Saban hari, bersama Star de Deki kami mengunjungi Mus Wanggut di rumahnya. Ini adalah sebentuk usaha menarik daya positifnya, menimba nilai-nilai yang dihayatinya. Ada dialog yang menyejukkan. Ada harapan-harapanya bagi generasi muda, termasuk bagi Star. Itulah energi yang terus memikat kami datang. Air matanya kini tak mengalir lagi. Ia menutup usia dalam umur 68 tahun. Pada Senin, 28 Februari 2022 ia dikebumikan. Ia pergi dengan asa yang entah kapan jadi kenyataan. Selamat jalan peretas jalan, semoga suatu saat harapanm
[1] Baca: https://kanisiusdeki.com/suara-yang-terus-menggema-in-memoriam-pius-hamid/.
[2] Eman J. Embu dan Robert Mirsel (ed.), Gugat! Darah Petani Kopi Manggarai (Maumere: Ledalero, 2004), hal. 71-72.
[3] Maribeth Erb, et.al., Regionalism in Post Soeharto Indonesia (Routledge, 2005); For the people or for the trees? A case study of violence and conservation in Ruteng Nature Recreation Park (January, 2007).
[4] Beberapa karya Maria R. Ruwiastuti, misalnya: Sistem Penguasaan Asli dan Politik Hukum Tanah di Manggarai Tengah, 1994; Penghancuran Hak Masyarakat Adat Atas Tanah: Sistem Penguasaan Tanah Sengketa dan Politik Hukum Agrarian (Jakarta: KPA, 1997); Penghancuran Hak Masyarakat Adat Atas Tanah (KPA, 1997).
[5] Fuga Mundi, sebuah istilah yang digunakan dalam teologi kehidupan religius yang berarti “melepaskan diri dari dunia” dengan pertobatan dan penerimaan sukarela atas sikap kesepian, penolakan dan doa. Sedangkan istilah “Fugue mundi” sering disalahartikan sebagai pelarian dari dunia atau bahkan penghinaan terhadap dunia.

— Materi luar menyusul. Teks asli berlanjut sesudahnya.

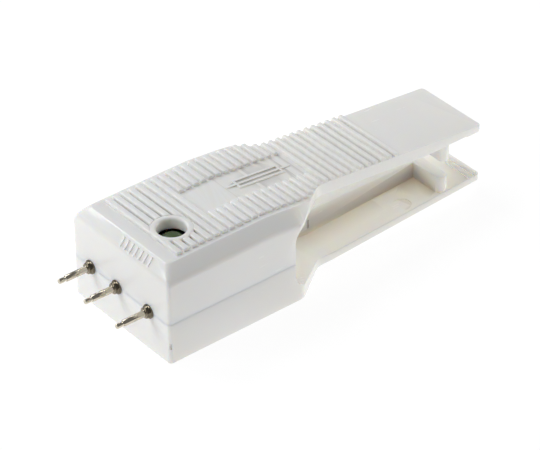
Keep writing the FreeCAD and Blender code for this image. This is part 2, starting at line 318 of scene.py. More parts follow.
def upperBlock():
    low = (case["frontX"], -case["halfWidth"], case["seamZ"])
    high = (jaw["tipX"], case["halfWidth"], case["topZ"])
    block = addBlock("upperCasing", low, high)
    bandZ = case["topZ"] - case["chamferHigh"]
    cutLine(block, (0, 0, bandZ), (0, 0, 1))
    stations = [0.0, jaw["slopeX"]] + neckStations() + list(jaw["cutsX"])
    for x in stations:
        cutLine(block, (x, 0, 0), (1, 0, 0))
    frontX = case["frontX"]
    for x in [frontX] + stations + [jaw["tipX"]]:
        wide = neckWidth(x) / case["halfWidth"]
        if wide < 1:
            scaleVerts(block, lambda co: near(co.x, x) and co.z < bandZ + tiny, (1, wide, 1), (x, 0, 0))
        scaleVerts(block, lambda co: near(co.x, x) and co.z > bandZ + tiny,
                   (1, topWidth(x) / case["halfWidth"], 1), (x, 0, 0))
        if topZ(x) < case["topZ"]:
            fall = topZ(x) - case["topZ"]
            moveVerts(block, lambda co: near(co.x, x) and co.z > bandZ + tiny, (0, 0, fall))
            moveVerts(block, lambda co: near(co.x, x) and near(co.z, bandZ), (0, 0, chamferZ(x) - bandZ))
    moveVerts(block, lambda co: near(co.x, frontX) and co.z > bandZ + tiny, (case["frontChamfer"], 0, 0))
    corner = case["halfWidth"] - 0.01

    def softLine(a, b):
        # The front corners, and the line where the chamfers meet the front and the sides.
        lowEnd, highEnd = sorted((a, b), key=lambda co: co.z)
        upright = lowEnd.x < frontX + tiny and abs(lowEnd.y) > corner and highEnd.z - lowEnd.z > 1
        level = abs(a.z - b.z) < 0.4 and abs((a.z + b.z) / 2 - bandZ) < 0.3
        onCase = max(a.x, b.x) < neck["startX"] + tiny and min(abs(a.y), abs(b.y)) > corner
        return upright or (level and onCase)

    bevelEdges(block, softLine, case["cornerRadius"], 5)
    bevelEdges(block, tipCorner, jaw["tipRadius"], 4)
    return block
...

[6] Dalam catatan S.B. Bevans, model ini memiliki tiga langkah: pertama nian, pertobatan yakni penerimaan pengalaman masa lampau (Kitab Suci dan tradisi) sebagai petunjuk tentang makna sejarah (sosiologi adikodrati); kedua, perspektif yakni menggunakan pengalaman masa lalu sebagai lensa untuk melihat; ketiga, interpretasi, kritik, penyingkapan dan tantangan terhadap masa kini berupa kebudayaan, lokasi sosial dan perubahan sosial. Untuk pendalaman baca: Stephen B. Bevans, Models of Contextual Theology (New York: Orbis Books, 2002).
[7] Kenyataan ini sungguh disadari sebagai hal hakiki misalnya lagu dalam Dere Serani: Doing koe o bermakna mengajak manusia bahwa hidup ini harus disadari sebagai perjalanan sementara menuju kehidupan abadi.